After a year cooped up at home due to COVID-19, we scratched a road trip off our bucket list. We explored the eastern side of California, dipping into Death Valley, before heading East to Albuquerque, then north again to Moab and Dinosaur National Monument, all on secondary roads.
To commemorate our adventure, I added a watercolor/gouache sketch to the pages of my Brooklyn Art Library sketchbook. My challenge was more than learning how to use these water-soluble media, which were new to me. I determined that I would complete one sketch per day of our trip. That meant, I spent a few hours after dinner each night forming a point of view about the day and trying to render it on paper. See the slideshow to see how I summed up each day.
My main takeaways from this experience are that painting each day isn't hard.
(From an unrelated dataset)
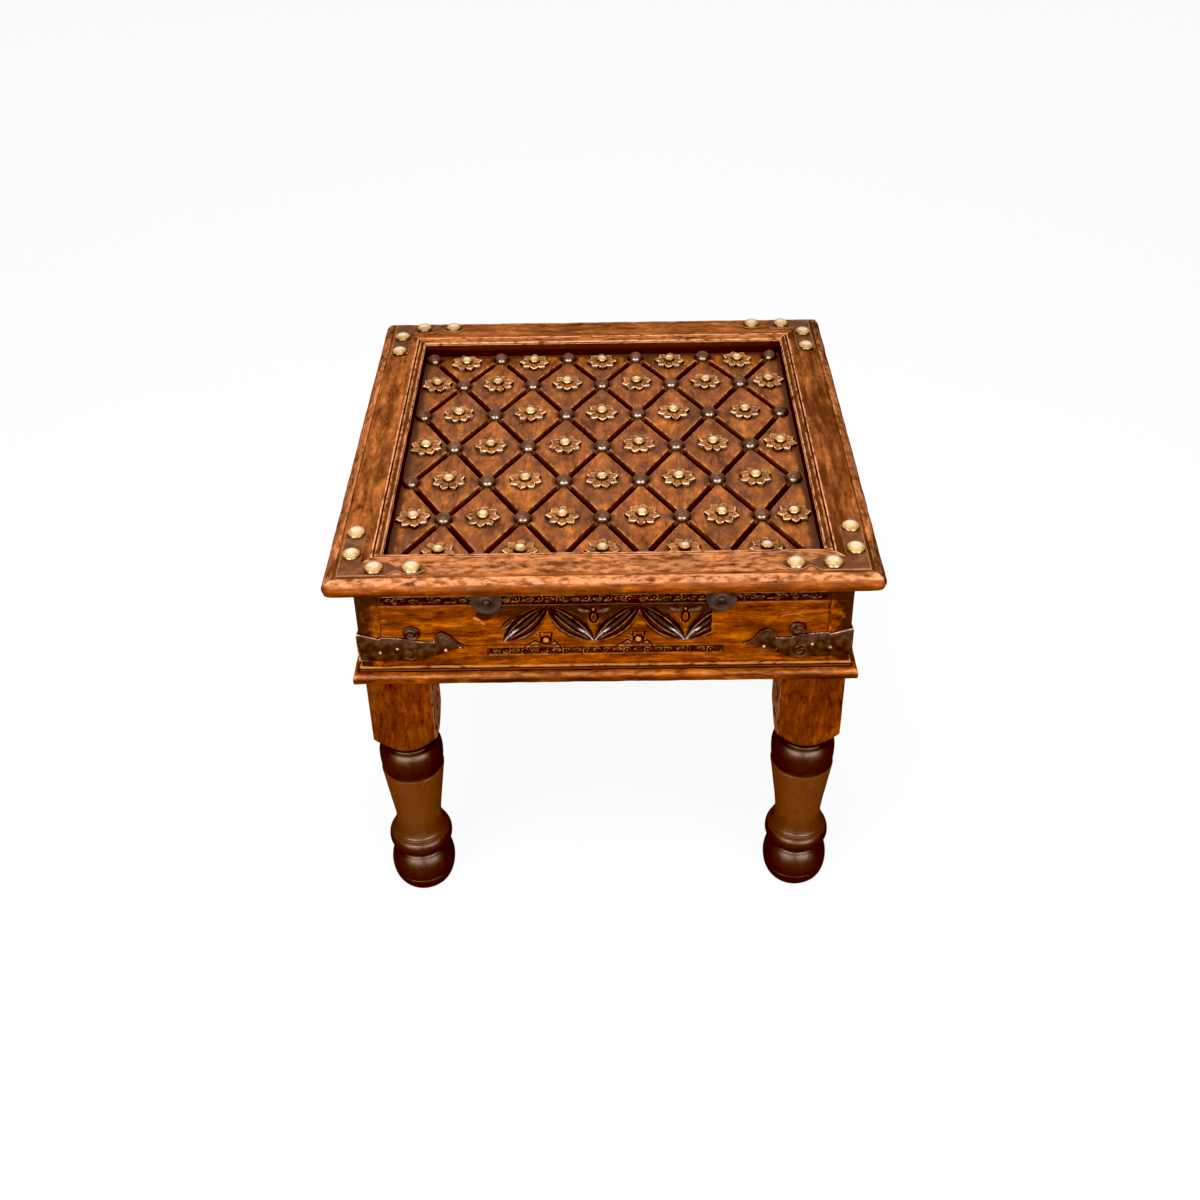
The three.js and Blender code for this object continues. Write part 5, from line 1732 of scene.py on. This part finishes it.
strap_nail_height = 0.0014


def strap_outline():
    half = curve_through(strap_points)[:-4]
    end_x, end_z, _ = strap_points[-1]
    left = [(-across, up) for across, up in reversed(half)]
    return [strap_corner_top] + half + [(end_x, end_z), *strap_corner_foot, (-end_x, end_z)] + left


# Bends a flat strap round the front left corner: reach runs along the front, negative reach along the side
def bent_round_corner(places):
    reach, up, out = np.asarray(places).T
    proud = strap_gap + out
    corner = np.abs(reach) < strap_bend
    x = np.where(corner | (reach < 0), -box_half - proud, reach - box_half)
    y = np.where(corner | (reach >= 0), -box_half - proud, -reach - box_half)
    return np.column_stack((x, y, strap_foot + up))


# A round lobe with a raised rim and a curl beaten into it
def lobe_mesh(hand, centre, radius, turns):
    steps = 12
    angles = round_angles(44)
    rings = [ring_at(radius, 0, angles)]
    for step in range(steps + 1):
        share = 1 - step / (steps + 0.6)
        curl = (share * turns - hand * angles / full_turn) % 1
        ridge = hump(curl, 0.5, 0.2) * smooth_step(0.05, 0.3, share)
        height = lobe_height * (0.62 + 0.38 * ridge) * (1 - 0.35 * smooth_step(0.9, 1.0, share))
        rings.append(ring_at(radius * share, height, angles))
    mesh = loft("lobe", rings)
    write_places(mesh, read_places(mesh) + (hand * centre[0], centre[1], 0))
    return mesh


def flat_strap():
    parts = [sheet_mesh("strap", strap_outline(), strap_thickness, strap_rim, strap_cuts)]
    for hand in (1, -1):
        outline = [(hand * across, up) for across, up in curve_through(strap_head)]
        parts.append(sheet_mesh("head", outline, strap_head_thickness, strap_head_rim))
        parts += [lobe_mesh(hand, **lobe) for lobe in (upper_lobe, lower_lobe)]
    mesh = merged("flat_strap", parts)
    face_outwards(mesh)
    return mesh


# Where a flat strap gets a painted highlight: along its upper edge; its lobes are kept dull
def strap_highlight(places):
    reach, rise, out = places.T
    reach = np.abs(reach)
    top = [place for place in strap_outline() if 0 <= place[0] < strap_head_start and place[1] > 0.019]
    lit_upper_edge = (np.abs(rise - np.interp(reach, *np.array(top).T)) < 0.0007) & (reach < strap_head_start)
    on_upper, on_lower = (
        np.hypot(reach - lobe["centre"][0], rise - lobe["centre"][1]) < lobe["radius"] + 0.0009
        for lobe in (upper_lobe, lower_lobe)
    )
    on_lobe = on_upper | on_lower & (out > 0.0013)
    return 0.4 * (lit_upper_edge & ~on_lobe) - 0.8 * on_lobe


def build_straps():
    nail = dome_unit("strap_nail", strap_nail_radius, strap_nail_height, 0.0004, 20, 6, crown_highlight=0.45)
    heads = [(hand * reach, rise, proud) for reach, rise, proud in strap_nails for hand in (1, -1)]
    for count, (corner, angle) in enumerate(corners.items()):
        strap = flat_strap()
        places = read_places(strap)
        write_places(strap, turned_places(bent_round_corner(places), angle))
        face_outwards(strap)
        note_shape(strap, 0.00022, rub_and_highlight=strap_highlight(places))
        # The strap's foot is painted with shade
        write_numbers(strap, "crease_shade", places[:, 2] < 0.0003)
        add_piece(f"{corner}_strap", strap, iron, [f"{corner}_corner_strap"])
        nails = scatter("strap_nails", heads, nail, iron, size_spread=0.15, tilt=0.1, seed=31 + count)
        write_places(nails, turned_places(bent_round_corner(read_places(nails)), angle))
        face_outwards(nails)
        add_piece(f"{corner}_strap_nails", nails, iron, [f"{corner}_corner_strap"], sharp_angle=50)


# Iron discs near the top of each apron, each with one nail
disc_radius = (disc_high.x - disc_low.x) / 2 * 0.95
disc_reach = -(disc_low.x + disc_high.x) / 2 - 0.0014
disc_drop = 0.0008
disc_thickness = 0.0016


def disc_profile():
    radius, face = disc_radius, disc_thickness
    plate = [
        (radius * 0.6, 0.0), (radius - 0.0003, 0.0), (radius, 0.0003), (radius, face * 0.6),
        (radius - 0.0006, face), (radius - 0.0018, face), (radius - 0.0026, face * 0.82),
        (radius * 0.6, face * 0.72), (radius * 0.3, face * 0.8),
    ]
    nail = [(0.0036, 0), (0.0034, 0.0008), (0.0026, 0.0018), (0.0014, 0.0022), (0.0003, 0.0022)]
    return plate + [(out, face + up) for out, up in nail]


def build_discs():
    angles = round_angles(56)
    for side, angle in sides.items():
        for hand, sign in (("left", -1), ("right", 1)):
            middle = (sign * disc_reach, disc_level - disc_drop, 0)
            rings = [ring_at(out, up + strap_gap, angles) + middle for out, up in disc_profile()]
            mesh = loft(f"{side}_{hand}_plate", rings)
            write_places(mesh, side_places(read_places(mesh), angle))
            face_outwards(mesh)
            note_shape(mesh, 0.0006)
            add_piece(f"{side}_{hand}_round_plate", mesh, black_iron, [f"{side}_{hand}_disc"])


# The cleats are shown as their CAD pieces, in plain wood
def finish_cleats():
    for side in sides:
        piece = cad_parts[f"{side}_panel_cleat"]
        for holder in piece.material_slots:
            holder.material = plain_wood


build_camera()
build_light()
build_floor()
build_rails()
build_panel_board()
build_panel_trim()
build_aprons()
build_mouldings()
build_legs()
build_corner_plates()
build_studs()
build_straps()
build_discs()
finish_cleats()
But, forming a point of view about a new experience is. Summing up a complex visual landscape stretching 500 or so miles to convey our wonder and excitement at the changing scenes proved especially difficult. I also came to recognize why living in the place you try to paint can be so helpful. The new landscapes impressed me and I yearned to capture what I saw and felt. But I found my lack of experience looking at those scenes a challenge when I pulled out my paint each evening to try to render them from memory. I simply didn't know how some parts worked.
I intend to spend more time looking and thinking about these landscapes by creating a series called 100-Mile Sightlines this year.